The production must be a major undertaking
The choreography that goes on backstage is a show in itself. There's hardly any room, with the set hanging up above, the amazing crew dashing about, the sound people pulling mics through wigs, quick changes left, right and centre... And the show must go on, whatever happens. The amount of hard work that goes on for each performance is amazing.
Do you know what you'd like to do next?
I wish I had a crystal ball - or that my agent had one! If they'll have me, I might stay with Wicked for another year. After that, I just want to do everything. I've still got my hair, so I hope I've got a bit more time doing romantic leads before I start on the dad parts!
What advice would you give to budding performers?
If you just want it, stop - you've got to need to do it. There's a lot of rejection, and you have to be able to keep at it and stay hungry. If it becomes a chore, find something else to do.
Finally, as someone who's had experience of both playing leads and covering, what do you think of the Cameron Mackintosh social media gag on understudies?
I can't believe it. If an understudy is going on, I think the theatre should announce it immediately. People go to see Wicked and think "Oh my god, that guy was amazing, let's get a programme and find his name", and then I get all these Tweets saying "Your voice was incredible" - and it wasn't me! If I'm on holiday I'll always let Twitter know and say who my cover is.

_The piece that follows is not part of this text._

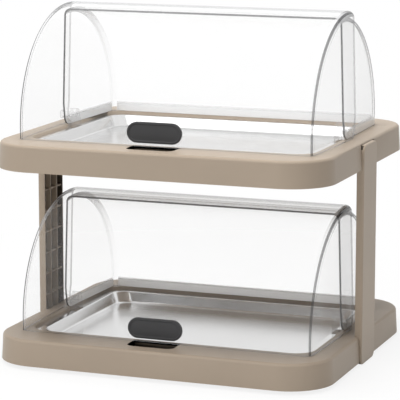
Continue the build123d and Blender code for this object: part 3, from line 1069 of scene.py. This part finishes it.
@dataclass
class ServingTray:
    """The pressed steel tray of a tier.

    Args:
        tier: The tier that it belongs to.
        half_x: Half its length.
        half_y: Half its depth from front to back.
        slope: How far the well's wall leans inwards.
        notch_x: Where the flange's notches for the brackets begin.
        notch_y: Half the width of a notch.
        notch_reach: How far a notch's cutter passes the flange.
    """

    tier: Tier
    half_x: float = 187.5 * MM
    half_y: float = 136.5 * MM
    corner: float = 25.5 * MM
    flange: float = 12.0 * MM
    sheet: float = 0.8 * MM
    depth: float = 14.0 * MM
    slope: float = 6.0 * MM
    lip_round: float = 1.6 * MM
    floor_round: float = 3.4 * MM
    well_corner: float = 20.0 * MM
    notch_x: float = 176.5 * MM
    notch_y: float = 13.0 * MM
    notch_reach: float = 5.0 * MM
    lip_steps: int = 6
    floor_steps: int = 8
    corner_steps: int = 14

    def _section(self) -> list[Flat]:
        """Inset and height of the rings from the flange's edge to the floor."""
        fall = (self.flange + self.slope, -self.depth)
        edge = (self.flange, 0.0)
        middle = (self.half_y, -self.depth)
        lip = rounded_corner(edge, (0.0, 0.0), fall, self.lip_round, self.lip_steps)
        foot = rounded_corner(fall, edge, middle, self.floor_round, self.floor_steps)
        return [(0.0, 0.0), *lip, *foot, (foot[-1][0] + self.sheet, -self.depth)]

    def _underside(self, section: Sequence[Flat]) -> list[Flat]:
        """The section moved by the sheet's thickness, out and down."""
        moved = []
        for k, (inset, drop) in enumerate(section):
            before = section[max(k - 1, 0)]
            after = section[min(k + 1, len(section) - 1)]
            along = (Vector(after) - Vector(before)).normalized()
            moved.append((inset + along.y * self.sheet, drop - along.x * self.sheet))
        return moved

    def _ring(self, inset: float, height: float) -> list[Point]:
        """The tray's outline at one inset and height."""
        share = min(1.0, inset / self.flange)
        corner = self.corner + (self.well_corner - self.corner) * share
        half_x, half_y = self.half_x - inset, self.half_y - inset
        outline = rounded_rectangle(half_x, half_y, corner, self.corner_steps)
        return [(x, y, height) for x, y in outline]

    def build(self, steel: Material, twin: Optional[Object] = None, rise: float = 0.0) -> Object:
        """Make the tray, or copy that of the lower tier.

        Args:
            steel: Its material.
            twin: The lower tier's tray, if it is made already.
            rise: How far above the twin it lies.

        Returns:
            The finished object.
        """
        name = self.tier.node("serving_tray")
        tray = raised_copy(twin, name, rise) if twin else self._shape(name, steel)
        return dress(tray, "base", [self.tier.node("steel_tray")])

    def _shape(self, name: str, steel: Material) -> Object:
        """Make the tray with its notches for the pivot brackets."""
        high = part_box(self.tier.node("steel_tray"))[1]
        section = self._section()
        both = list(reversed(section)) + self._underside(section)
        rings = [self._ring(inset, high.z + drop) for inset, drop in both]
        tray = ring_solid(name, rings, [steel])
        past = self.notch_reach
        for side in Side:
            left, right = sorted((side.value * self.notch_x, side.value * (self.half_x + past)))
            near = (left, -self.notch_y, high.z - past)
            far = (right, self.notch_y, high.z + past)
            cut(tray, box_object("notch", near, far, steel), "DIFFERENCE")
        return soften(tray)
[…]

When I auditioned to understudy, it's a tough process - they're hiring people at the level of that part, so these are really talented performers. And understudying, building up that experience and recognition of what I'm able to do, I wouldn't be here without that. It's in the performers' interests to publicise them, it's in the fans' interests, as they often like discovering new talent, and the shows should recognise how much everyone in the team contributes to their success.